Yoshie Sakai Brings a Piece of Her Neighborhood

By Tristin Taylor
Staff Writer

Unlike so many art exhibits, which feature work hanging on walls and people pausing to look and moving on, Yoshie Sakai’s “Koko’s Neighborhood,” currently in the University Art Gallery, is anything but traditional. It is a pop-up exhibit that combines physical objects and videos written, directed and starring Sakai that is inspired, and parodies, a reality TV-like soap opera.

The exhibit, inspired by Sakai’s experience of growing up in a first-generation minority family in South Los Angeles in the late 1980s and early 1990s, draws on that experience, along with Asian soap operas and the personal stories of some of the CSUDH art students she worked with, to create a piece that explores the daily life and trials that reflects upon the lives of all new immigrants in a new land.

“The characters and situations in Koko’s Neighborhood are highly exaggerated, but it is loosely based on my life growing up in LA,” said Sakai. 

This is the fourth installment of “KOKO’s Love,” one of the installations in the exhibit that has been previously staged in Sacramento, New Orleans, and Brooklyn. The name of the exhibit, “Koko’s Neighborhood,” is in honor of her father’s now-closed liquor store in Gardena, called Koko’s.

Art may be Sakai’s passion and work—she has had work shown across California, along with Canada, Cambodia, and other U.S. cities—but she is also incredibly educated. She holds a bachelor’s in communications and in ancient Greek and Latin from UCLA, a bachelor’s of fine arts from Cal State Long Beach, and a master’s in fine arts from Claremont Graduate University. 

Although her work has been shown solo and in group exhibits, this is a pop-up exhibit, a type of exhibit began in New York City in 2007 as a way to allow artists to show their work in a more informal fashion than a gallery or museum, according to a 2018 article on agoragallery.com. They feel more temporary and transient, drawing an audience in to engage with the art and creating more of a sense of community.

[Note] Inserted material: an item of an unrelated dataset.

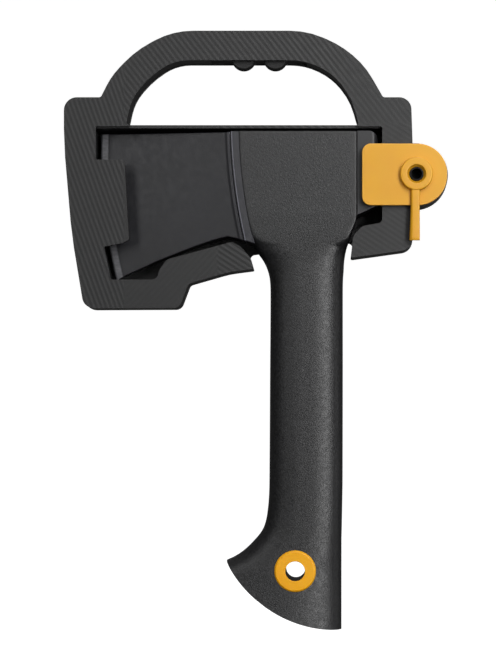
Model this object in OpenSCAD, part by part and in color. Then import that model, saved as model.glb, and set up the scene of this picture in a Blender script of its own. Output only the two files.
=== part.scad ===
// One-hand hatchet locked in its carry sheath.
// X runs from the cutting edge to the poll, Z is up and the sheath's open side faces -Y.
// The origin is the seat under the carry bar, between the two finger bumps.

/* [Hatchet] */
// Mid line of the grip across the hatchet, from the origin
grip_x = 21.6; // [20.5:0.1:22.5]
// Width of the grip
grip_w = 33.8; // [28:0.2:36]
// Half thickness of the grip
grip_half = 11.5; // [9.5:0.1:12.2]
// Half thickness of the moulded wrap around the head
wrap_half = 12.5; // [11:0.1:12.6]
// Height of the top of the wrap and head
head_top = -32.3; // [-36:0.1:-32]
// Lowest point of the butt
butt_z = -262; // [-300:1:-220]
// Wall of the hollow grip
grip_wall = 3; // [2:0.1:4]
// Thickness of the butt cap
cap_t = 2.5; // [1.6:0.1:4]
// Cutting edge at its foremost point
edge_x = -73.8; // [-74.5:0.1:-66]
// Radius of the curved cutting edge
edge_r = 240; // [200:5:300]
// Width of the ground bevel
bevel_w = 3.7; // [2:0.1:6]
// Half thickness of the poll
poll_half = 12; // [9:0.1:12.5]

/* [Lanyard eyelet] */
// Radius of the lanyard hole
eyelet_hole_r = 4.5; // [3:0.1:5]
// Radius of the eyelet's flange
eyelet_flange_r = 9.6; // [8:0.1:11]
// Thickness of the eyelet's flange
eyelet_flange_t = 1.9; // [1.2:0.1:2.5]

/* [Sheath] */
// Half depth of the sheath in front of the hatchet's middle plane
face_half = 13.5; // [13.5:0.1:16]
// Thickness of the front face and tongue
face_t = 2.4; // [1.6:0.1:3]
// Thickness of the side walls
wall = 2; // [1.4:0.1:2.6]
// Inner face of the back shell's wall
back_y = 12.8; // [12.8:0.1:16]
// Thickness of the back shell
back_t = 2.7; // [1.6:0.1:4]
// Depth of the carry bar
bar_depth = 13.5; // [11:0.5:13.5]
// Height of the carry bar
bar_h = 13.5; // [10:0.1:18]
// Thickness of the rail over the head
rail_t = 1.4; // [1:0.1:1.6]
// Distance between the two finger bumps
bump_pitch = 14.6; // [13:0.1:18]
// Drop of the finger bumps below the carry bar
bump_drop = 3.6; // [1.5:0.1:4]

/* [Latch] */
// Pivot of the latch, across
pivot_x = 72; // [70:0.1:73]
// Pivot of the latch, up
pivot_z = -52.7; // [-56:0.1:-50]
// Reach of the latch plate from its pivot to its free end
latch_reach = 24.8; // [21:0.1:26]
// Half height of the latch plate and radius of its round end
latch_r = 14.1; // [12:0.1:15]
// Thickness of the latch plate
latch_t = 3; // [2:0.1:4]
// Gap between the sheath face and the latch plate
latch_gap = 0.3; // [0.2:0.05:0.6]
// Radius of the post's shaft
post_r = 3.7; // [3.4:0.1:4.5]
// Radius of the post's tip in the ring
tip_r = 3; // [2.7:0.1:3.3]
// Radius of the blind hole in the post
post_hole_r = 2.4; // [1.5:0.1:2.4]
// Radial running clearance on the post
post_clear = 0.05; // [0.02:0.01:0.1]
// Outer radius of the pull tab's ring
ring_r = 7.5; // [6.5:0.1:9]
// Thickness of the pull tab's ring
ring_t = 3; // [2.4:0.1:4]
// Length of the pull tab's tail from the pivot
tail_len = 30.3; // [20:0.1:40]
// Width of the pull tab's tail
tail_w = 4.4; // [3:0.1:6]

/* [Hidden] */
$fn = 96;
arc_step = 8;
fit = 0.1;
far = 60;

// Blade and joint with the wrap
edge_level = -42;
joint_x = -9.6;
joint_r = 250;
joint_level = -26;
collar_w = 3.4;
ridge_w = 5;
ridge_half = 9.8;
collar_half = 12.1;
cheek_half = 8;
wedge_half = cheek_half + 9.2;
bevel_half = 1.2;
poll_joint = 44.7;
poll_end = 54.4;
core_half = 4.5;
core_top = head_top - 4;
core_bottom = -62;
core_end = poll_joint + 1;
lock_w = 13;
lock_h = 9;
lock_x = [8, 28];

// Grip
butt_r = 58.4;
butt_centre = [36.7, butt_z + butt_r];
toe_z = butt_z + 31.8;
neck_z = -86;
flare_z = butt_z + 62;
oval_grip = 3;
eyelet_x = 16.5;
eyelet_z = butt_z + 27.5;
eyelet_seat = grip_half - 1.1;
barrel_r = eyelet_hole_r + 1.1;
sleeve_r = barrel_r + fit / 2 + 1;
boss_r = sleeve_r + 2.6;
grip_l = grip_x - grip_w / 2;
grip_r = grip_x + grip_w / 2;

// Sheath levels and places
front_y = -face_half;
inner_y = front_y + face_t;
back_face = back_y + back_t;
bar_back = front_y + bar_depth;
bar_mid = front_y + bar_depth / 2;
bar_under = 0;
shoulder_z = -17;
bar_top = bar_under + bar_h;
rail_under = -30.9;
rail_top = rail_under + rail_t;
part_y = 0;
flange = 0.35;
flange_t = 1.2;
draft = 1.4;
lip_t = 1.2;
lip_h = 3;
lip_gap = 0.5;
guard_gap = 2;
guard_t = 1.2;
guard_y = -4;
guard_in = 0.6;
rib_gap = 0.5;
rib_x = [-50, -32];
rib_t = 1.6;
rib_low = -74;
rib_h = 36;
ear_gap = 0.5;
grip_pad_w = 8;
grip_pad_l = 44;
grip_pad_t = 2.2;
bump_w = 10.4;
bump_curve = (bump_drop * bump_drop + bump_w * bump_w / 4) / (2 * bump_drop);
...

On her website, yoshiesakai.com, Sakai calls herself a multidisciplinary artist, working in video, sculpture, installation and performance, and in her statement, also on the website, she says her work “creates an uneasy environment that embodies my love-hate relationship with consumerism and pop culture and how they simultaneously perpetuate both ecstasy and extreme anxiety.”

She is also local, living in Gardena, one of the reasons CSUDH selected her as its 2018-19 Praxis Artist in Residence, a program in which she works with CSUDH students to create a piece.

“This program was implemented to help art majors work closely with a distinguished artist from the community and have the opportunity to create their own masterpiece,” said Devin Tsuno, an assistant professor of studio art. 

By Glenn Marshall

Eleven graduate students were chosen to help Sakai create “Koko’s Neighborhood.

“I was able to write scripts based on interviews of all 11 students and their lives and incorporate it into what I was also creating with art and video,” Sakai said. “With the students’ passion and persistence, we were able to create something that can touch all types of people.”

 Though framed around her experience as an Asian-American, Sakai’s exhibit explores the imperfect relationships within so many families, making it relatable to people of any ethnicity or background.

“The whole concept that I was creating is simple and just based on everyday life,” Sakai said I want people to be able to easily identify with each character that is in the video montage.”

“Koko’s Neighborhood,” University Art Gallery, first floor La Corte Hall. Open Monday-Thursday, 10 a.m.4 p.m. Free. Closes March 23.